> [Problem requirements] Each line that includes the string "bending" counts once; give the total and nothing else.

┄┄┄┄┄┄

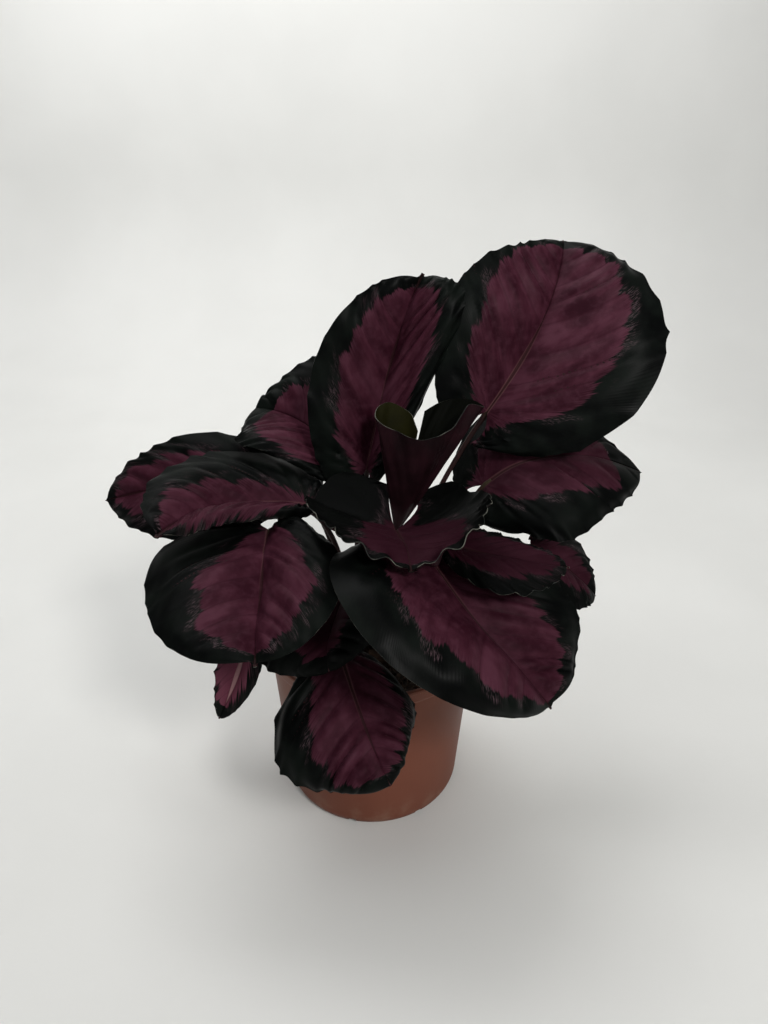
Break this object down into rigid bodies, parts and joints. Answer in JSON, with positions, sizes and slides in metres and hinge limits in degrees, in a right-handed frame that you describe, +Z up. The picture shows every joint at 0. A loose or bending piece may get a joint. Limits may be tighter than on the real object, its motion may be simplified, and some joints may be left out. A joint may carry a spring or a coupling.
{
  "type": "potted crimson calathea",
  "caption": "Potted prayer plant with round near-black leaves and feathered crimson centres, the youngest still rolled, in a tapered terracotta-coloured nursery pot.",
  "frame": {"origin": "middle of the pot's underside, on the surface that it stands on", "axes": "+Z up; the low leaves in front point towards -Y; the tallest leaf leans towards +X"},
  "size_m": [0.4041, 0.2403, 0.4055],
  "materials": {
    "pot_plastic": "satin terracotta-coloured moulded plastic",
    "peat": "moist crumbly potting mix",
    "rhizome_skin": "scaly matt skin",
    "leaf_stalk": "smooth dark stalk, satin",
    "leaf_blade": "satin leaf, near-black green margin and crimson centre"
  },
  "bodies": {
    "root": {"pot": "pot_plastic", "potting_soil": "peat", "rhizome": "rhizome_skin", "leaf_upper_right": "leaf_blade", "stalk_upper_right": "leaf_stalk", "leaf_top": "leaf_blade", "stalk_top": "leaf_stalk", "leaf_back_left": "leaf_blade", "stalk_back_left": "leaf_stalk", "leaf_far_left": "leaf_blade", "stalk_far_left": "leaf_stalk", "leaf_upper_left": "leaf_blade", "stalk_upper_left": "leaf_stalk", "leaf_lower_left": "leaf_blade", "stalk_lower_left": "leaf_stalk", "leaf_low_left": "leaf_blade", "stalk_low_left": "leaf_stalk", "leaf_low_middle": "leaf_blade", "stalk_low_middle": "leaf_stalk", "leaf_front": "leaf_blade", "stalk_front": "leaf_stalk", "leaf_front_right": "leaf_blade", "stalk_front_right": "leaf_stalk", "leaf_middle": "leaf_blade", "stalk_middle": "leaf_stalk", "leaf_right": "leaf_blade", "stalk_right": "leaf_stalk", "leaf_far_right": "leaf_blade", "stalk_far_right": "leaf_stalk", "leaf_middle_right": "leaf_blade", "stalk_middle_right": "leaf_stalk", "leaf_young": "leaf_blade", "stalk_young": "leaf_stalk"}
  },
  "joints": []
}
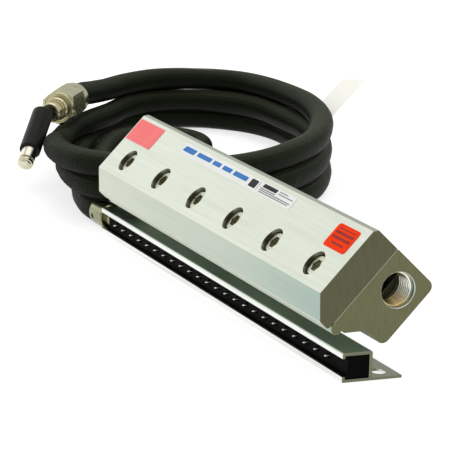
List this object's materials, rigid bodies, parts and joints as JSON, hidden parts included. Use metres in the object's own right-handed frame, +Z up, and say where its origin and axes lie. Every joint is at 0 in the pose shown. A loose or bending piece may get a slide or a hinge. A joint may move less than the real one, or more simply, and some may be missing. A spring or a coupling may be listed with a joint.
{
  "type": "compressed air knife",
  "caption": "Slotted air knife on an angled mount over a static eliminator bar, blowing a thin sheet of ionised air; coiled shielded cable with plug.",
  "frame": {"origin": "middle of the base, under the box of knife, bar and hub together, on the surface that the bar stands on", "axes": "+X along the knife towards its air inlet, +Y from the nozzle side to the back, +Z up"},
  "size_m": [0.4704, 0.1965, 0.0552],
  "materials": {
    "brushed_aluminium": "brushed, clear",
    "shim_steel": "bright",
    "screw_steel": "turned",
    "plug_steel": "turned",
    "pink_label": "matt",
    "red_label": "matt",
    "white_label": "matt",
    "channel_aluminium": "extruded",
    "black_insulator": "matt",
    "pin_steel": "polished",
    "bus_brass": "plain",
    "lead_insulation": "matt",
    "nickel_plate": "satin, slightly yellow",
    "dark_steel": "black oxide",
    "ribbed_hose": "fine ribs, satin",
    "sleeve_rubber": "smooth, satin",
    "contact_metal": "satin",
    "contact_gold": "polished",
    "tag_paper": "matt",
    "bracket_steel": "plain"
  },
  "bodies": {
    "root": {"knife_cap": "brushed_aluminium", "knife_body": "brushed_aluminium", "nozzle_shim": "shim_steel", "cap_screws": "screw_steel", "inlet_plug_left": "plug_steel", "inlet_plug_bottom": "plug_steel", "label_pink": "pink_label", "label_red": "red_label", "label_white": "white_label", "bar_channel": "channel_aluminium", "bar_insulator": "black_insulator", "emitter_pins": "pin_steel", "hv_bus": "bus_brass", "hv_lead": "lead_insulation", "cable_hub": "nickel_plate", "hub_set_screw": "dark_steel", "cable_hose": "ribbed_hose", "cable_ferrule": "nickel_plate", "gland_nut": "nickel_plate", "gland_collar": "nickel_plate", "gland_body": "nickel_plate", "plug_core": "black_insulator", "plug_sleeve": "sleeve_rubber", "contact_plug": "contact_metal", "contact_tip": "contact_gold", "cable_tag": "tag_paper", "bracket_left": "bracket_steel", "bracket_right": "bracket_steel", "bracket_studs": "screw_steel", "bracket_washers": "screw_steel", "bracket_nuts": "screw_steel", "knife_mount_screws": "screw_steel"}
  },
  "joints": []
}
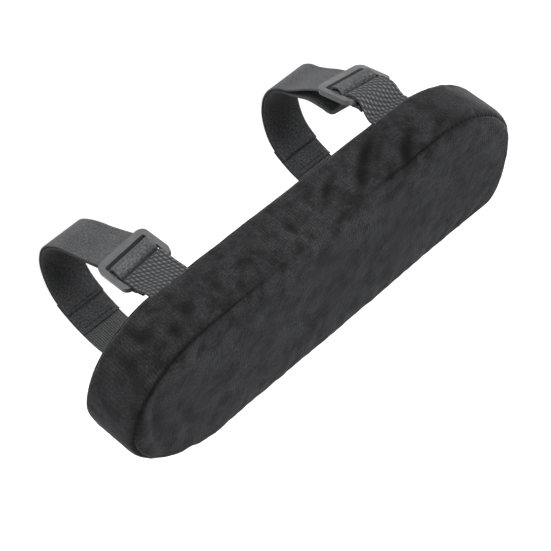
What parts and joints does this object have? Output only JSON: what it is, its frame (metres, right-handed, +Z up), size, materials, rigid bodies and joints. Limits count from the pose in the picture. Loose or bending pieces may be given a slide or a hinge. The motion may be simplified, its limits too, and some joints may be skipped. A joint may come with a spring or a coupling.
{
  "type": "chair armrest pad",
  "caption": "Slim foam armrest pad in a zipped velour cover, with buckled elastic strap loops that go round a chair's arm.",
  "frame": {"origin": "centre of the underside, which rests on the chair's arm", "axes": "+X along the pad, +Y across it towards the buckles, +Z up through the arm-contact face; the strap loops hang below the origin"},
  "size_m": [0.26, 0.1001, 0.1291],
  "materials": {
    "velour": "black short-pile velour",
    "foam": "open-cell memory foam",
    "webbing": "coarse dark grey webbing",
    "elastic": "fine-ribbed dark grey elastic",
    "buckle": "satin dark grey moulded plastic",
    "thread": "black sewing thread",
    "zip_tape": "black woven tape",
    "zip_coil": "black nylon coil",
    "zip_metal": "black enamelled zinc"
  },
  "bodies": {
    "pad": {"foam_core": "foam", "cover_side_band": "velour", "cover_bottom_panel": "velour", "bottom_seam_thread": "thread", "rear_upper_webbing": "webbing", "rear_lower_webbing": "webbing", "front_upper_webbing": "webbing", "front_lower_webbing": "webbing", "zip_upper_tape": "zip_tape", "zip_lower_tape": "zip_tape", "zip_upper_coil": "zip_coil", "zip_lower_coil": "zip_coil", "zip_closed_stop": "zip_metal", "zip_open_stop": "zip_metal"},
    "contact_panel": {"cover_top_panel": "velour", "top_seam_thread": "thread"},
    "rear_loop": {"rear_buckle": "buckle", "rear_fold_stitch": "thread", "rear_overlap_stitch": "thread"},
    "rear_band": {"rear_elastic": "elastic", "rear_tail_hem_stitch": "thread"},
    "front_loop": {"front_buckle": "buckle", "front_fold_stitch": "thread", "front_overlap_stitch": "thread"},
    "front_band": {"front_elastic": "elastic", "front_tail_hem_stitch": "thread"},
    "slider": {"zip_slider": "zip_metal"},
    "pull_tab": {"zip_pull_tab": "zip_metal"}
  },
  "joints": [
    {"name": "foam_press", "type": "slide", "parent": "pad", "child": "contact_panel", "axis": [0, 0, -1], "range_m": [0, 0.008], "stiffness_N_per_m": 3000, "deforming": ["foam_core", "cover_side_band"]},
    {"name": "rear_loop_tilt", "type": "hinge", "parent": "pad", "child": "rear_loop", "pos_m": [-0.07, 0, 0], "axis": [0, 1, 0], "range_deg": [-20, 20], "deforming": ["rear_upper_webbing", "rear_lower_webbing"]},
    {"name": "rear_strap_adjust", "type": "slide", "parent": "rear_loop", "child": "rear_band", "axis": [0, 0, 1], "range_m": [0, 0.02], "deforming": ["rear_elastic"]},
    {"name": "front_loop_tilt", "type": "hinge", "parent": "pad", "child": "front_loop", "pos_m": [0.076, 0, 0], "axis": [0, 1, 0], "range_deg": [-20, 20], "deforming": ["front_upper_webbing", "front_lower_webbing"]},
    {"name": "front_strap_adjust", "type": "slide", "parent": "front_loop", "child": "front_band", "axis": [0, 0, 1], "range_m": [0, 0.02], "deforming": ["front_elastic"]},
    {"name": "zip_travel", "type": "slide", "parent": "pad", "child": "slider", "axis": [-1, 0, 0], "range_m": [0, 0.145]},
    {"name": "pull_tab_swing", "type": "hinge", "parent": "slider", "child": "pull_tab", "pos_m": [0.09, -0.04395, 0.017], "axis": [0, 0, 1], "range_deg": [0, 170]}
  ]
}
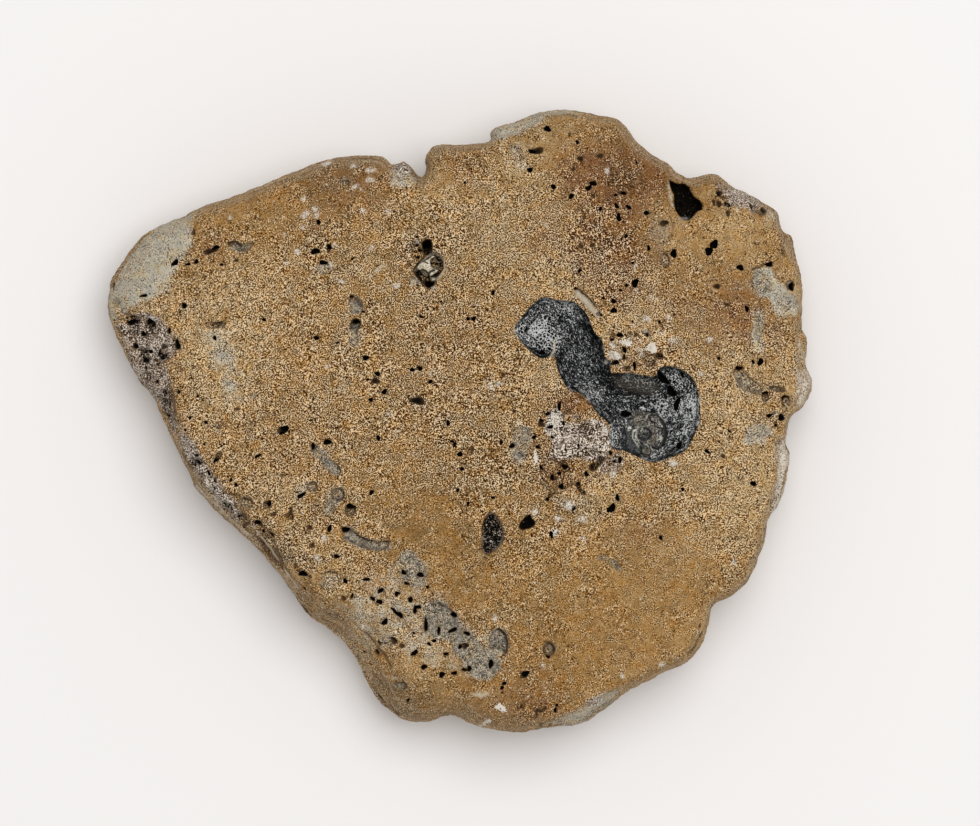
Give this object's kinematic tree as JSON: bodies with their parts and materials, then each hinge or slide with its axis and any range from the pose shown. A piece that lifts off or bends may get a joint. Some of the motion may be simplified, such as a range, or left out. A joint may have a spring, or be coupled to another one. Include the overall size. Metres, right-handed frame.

┄┄┄┄┄┄

> [Answer in full] 3